:: Description of the task ::
Repeat the listing below in full, exactly as it stands.
═══
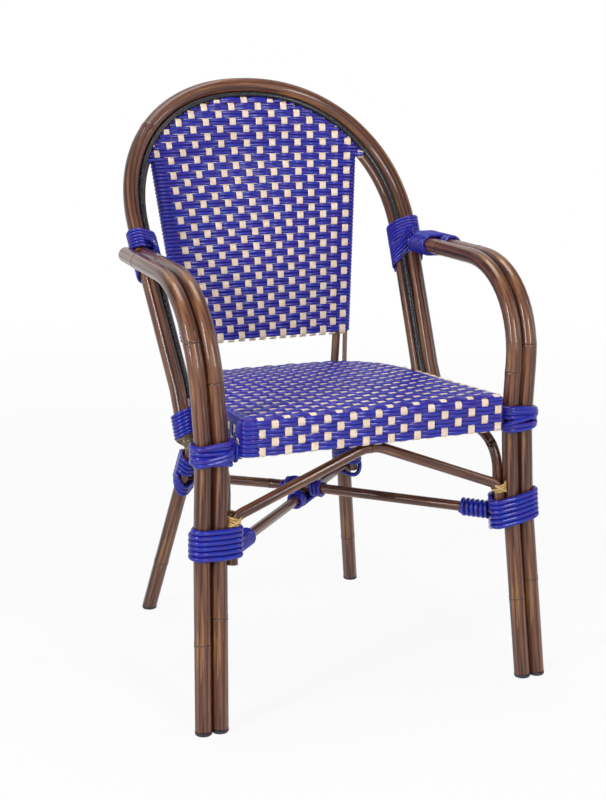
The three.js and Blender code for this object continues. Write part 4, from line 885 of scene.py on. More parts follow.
rail_z = PANEL_BOTTOM_Z + RAIL_RISE
rail_end = spot(panel_half(rail_z) - UPRIGHT_INSET,
                panel_edge_y(rail_z) + PANEL_THICKNESS + PANEL_GAP + UPRIGHT_R, rail_z)
bamboo_tube("back_rail_tube", "back_bottom_rail", np.linspace(rail_end * (-1, 1, 1), rail_end, 9),
            UPRIGHT_R, 20)

# ---- The back panel's weave ----
# Pairs of blue plastic strands run across and cream ribbons run up, each going over one and
# under the next. The strands wrap round the side rods, and over the arch they reach the piping.

STRAND_WIDTH, STRAND_THICKNESS, RIBBON_WIDTH, RIBBON_THICKNESS = 6.15, 3.2, 11.2, 1.2
STRAND_WAVE, RIBBON_WAVE, WEAVE_DEPTH = 1.4, 0.85, 1.2
PANEL_ROWS, PANEL_ROW_PITCH, PANEL_FIRST_Z = 33, 12.077, PANEL_BOTTOM_Z + 4
PANEL_FIRST_COLUMN, PANEL_COLUMN_PITCH, PANEL_COLUMNS = -0.828, 0.124, 15
PANEL_WRAP_Z, PANEL_TOP_Z, PANEL_FACE_TOP_Z = PANEL_SHOULDER_Z + 9, 879.4, 881
PANEL_PAIR_SHIFT = 2.95


def strand_paint(name, first, second):
    """Glossy plastic with a faint lengthwise grain, whose colour drifts between two."""
    paint, shader, add = node_kit(name)
    place = straight_place(add)
    lot = add("ShaderNodeAttribute", attribute_name="shade").node.outputs["Fac"]
    drift = noise(add, place, 55, 3)
    mixed = add("ShaderNodeMath", {0: lot, 1: 0.16, 2: drift}, operation="MULTIPLY_ADD")
    grain = noise(add, stretched(add, place, 0.05), 1500, 4)
    set_inputs(shader, {"Base Color": ramp(add, mixed, (0.35, first), (0.72, second)),
                        "Specular IOR Level": 0.45, **grained(add, grain, 0.24, 0.12, 0.12, 0.0003)})
    return paint


BLUE_STRAND = strand_paint("blue_strand_plastic", (0.007, 0.026, 0.38), (0.034, 0.016, 0.29))

CREAM_RIBBON, shader, add = node_kit("cream_ribbon_plastic")
place = straight_place(add)
fibre = noise(add, stretched(add, place, 0.04), 1100, 4)
cream = ramp(add, noise(add, place, 130, 2), (0.35, (0.93, 0.7, 0.47)), (0.65, (0.96, 0.8, 0.64)))
lines = ramp(add, fibre, (0.3, grey(0.86)), (0.6, grey(1)))
set_inputs(shader, {"Base Color": blended(add, 1, cream, lines, "MULTIPLY"),
                    **grained(add, fibre, 0.5, 0.36, 0.15, 0.0003)})


def panel_place(x, z):
    """A point of the panel's front face and the direction that faces forward there."""
    here = spot(x, panel_y(x, z), z)
    across = spot(x + 1, panel_y(x + 1, z), z) - spot(x - 1, panel_y(x - 1, z), z)
    one_sided = z > PANEL_FACE_TOP_Z - 1 or abs(z - PANEL_SHOULDER_Z - 3) < 6
    low, high = (z - 2, z) if one_sided else (z - 1, z + 1)
    upward = spot(x, panel_y(x, high), high) - spot(x, panel_y(x, low), low)
    if not np.all(np.isfinite(upward)) or upward[1] < -0.5:
        upward = spot(0, 0.2, 1)
    return here, unit(np.cross(across, upward))


def ease(value, low, high):
    """Rises smoothly from 0 at low to 1 at high."""
    share = max(0, min(1, (value - low) / (high - low)))
    return share * share * (3 - 2 * share)


def panel_bow(share, z):
    """How far the ribbons bow to the right at a height, as a share of the half width."""
    return (0.02 + max(z - 500, 0) * 0.000135) * max(1 - share * share, 0)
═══
:: Solution to the exercise ::
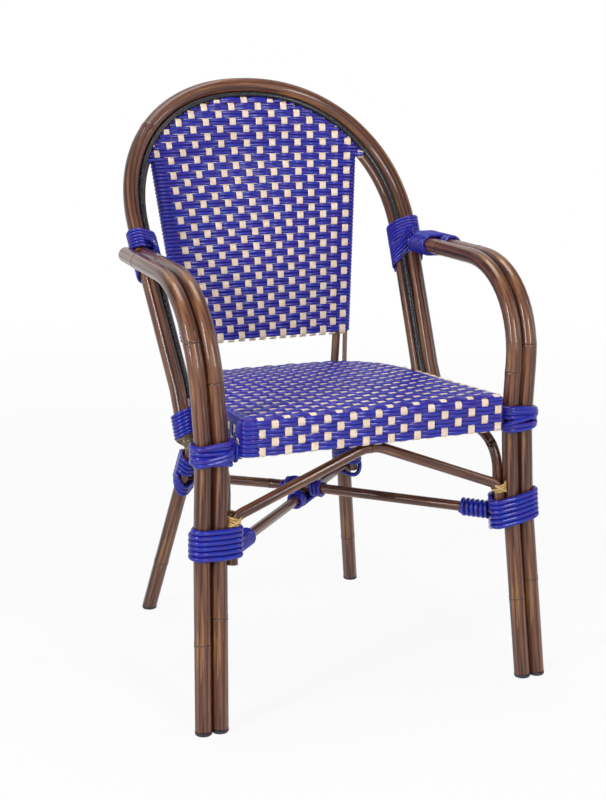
The three.js and Blender code for this object continues. Write part 4, from line 885 of scene.py on. More parts follow.
rail_z = PANEL_BOTTOM_Z + RAIL_RISE
rail_end = spot(panel_half(rail_z) - UPRIGHT_INSET,
                panel_edge_y(rail_z) + PANEL_THICKNESS + PANEL_GAP + UPRIGHT_R, rail_z)
bamboo_tube("back_rail_tube", "back_bottom_rail", np.linspace(rail_end * (-1, 1, 1), rail_end, 9),
            UPRIGHT_R, 20)

# ---- The back panel's weave ----
# Pairs of blue plastic strands run across and cream ribbons run up, each going over one and
# under the next. The strands wrap round the side rods, and over the arch they reach the piping.

STRAND_WIDTH, STRAND_THICKNESS, RIBBON_WIDTH, RIBBON_THICKNESS = 6.15, 3.2, 11.2, 1.2
STRAND_WAVE, RIBBON_WAVE, WEAVE_DEPTH = 1.4, 0.85, 1.2
PANEL_ROWS, PANEL_ROW_PITCH, PANEL_FIRST_Z = 33, 12.077, PANEL_BOTTOM_Z + 4
PANEL_FIRST_COLUMN, PANEL_COLUMN_PITCH, PANEL_COLUMNS = -0.828, 0.124, 15
PANEL_WRAP_Z, PANEL_TOP_Z, PANEL_FACE_TOP_Z = PANEL_SHOULDER_Z + 9, 879.4, 881
PANEL_PAIR_SHIFT = 2.95


def strand_paint(name, first, second):
    """Glossy plastic with a faint lengthwise grain, whose colour drifts between two."""
    paint, shader, add = node_kit(name)
    place = straight_place(add)
    lot = add("ShaderNodeAttribute", attribute_name="shade").node.outputs["Fac"]
    drift = noise(add, place, 55, 3)
    mixed = add("ShaderNodeMath", {0: lot, 1: 0.16, 2: drift}, operation="MULTIPLY_ADD")
    grain = noise(add, stretched(add, place, 0.05), 1500, 4)
    set_inputs(shader, {"Base Color": ramp(add, mixed, (0.35, first), (0.72, second)),
                        "Specular IOR Level": 0.45, **grained(add, grain, 0.24, 0.12, 0.12, 0.0003)})
    return paint


BLUE_STRAND = strand_paint("blue_strand_plastic", (0.007, 0.026, 0.38), (0.034, 0.016, 0.29))

CREAM_RIBBON, shader, add = node_kit("cream_ribbon_plastic")
place = straight_place(add)
fibre = noise(add, stretched(add, place, 0.04), 1100, 4)
cream = ramp(add, noise(add, place, 130, 2), (0.35, (0.93, 0.7, 0.47)), (0.65, (0.96, 0.8, 0.64)))
lines = ramp(add, fibre, (0.3, grey(0.86)), (0.6, grey(1)))
set_inputs(shader, {"Base Color": blended(add, 1, cream, lines, "MULTIPLY"),
                    **grained(add, fibre, 0.5, 0.36, 0.15, 0.0003)})


def panel_place(x, z):
    """A point of the panel's front face and the direction that faces forward there."""
    here = spot(x, panel_y(x, z), z)
    across = spot(x + 1, panel_y(x + 1, z), z) - spot(x - 1, panel_y(x - 1, z), z)
    one_sided = z > PANEL_FACE_TOP_Z - 1 or abs(z - PANEL_SHOULDER_Z - 3) < 6
    low, high = (z - 2, z) if one_sided else (z - 1, z + 1)
    upward = spot(x, panel_y(x, high), high) - spot(x, panel_y(x, low), low)
    if not np.all(np.isfinite(upward)) or upward[1] < -0.5:
        upward = spot(0, 0.2, 1)
    return here, unit(np.cross(across, upward))


def ease(value, low, high):
    """Rises smoothly from 0 at low to 1 at high."""
    share = max(0, min(1, (value - low) / (high - low)))
    return share * share * (3 - 2 * share)


def panel_bow(share, z):
    """How far the ribbons bow to the right at a height, as a share of the half width."""
    return (0.02 + max(z - 500, 0) * 0.000135) * max(1 - share * share, 0)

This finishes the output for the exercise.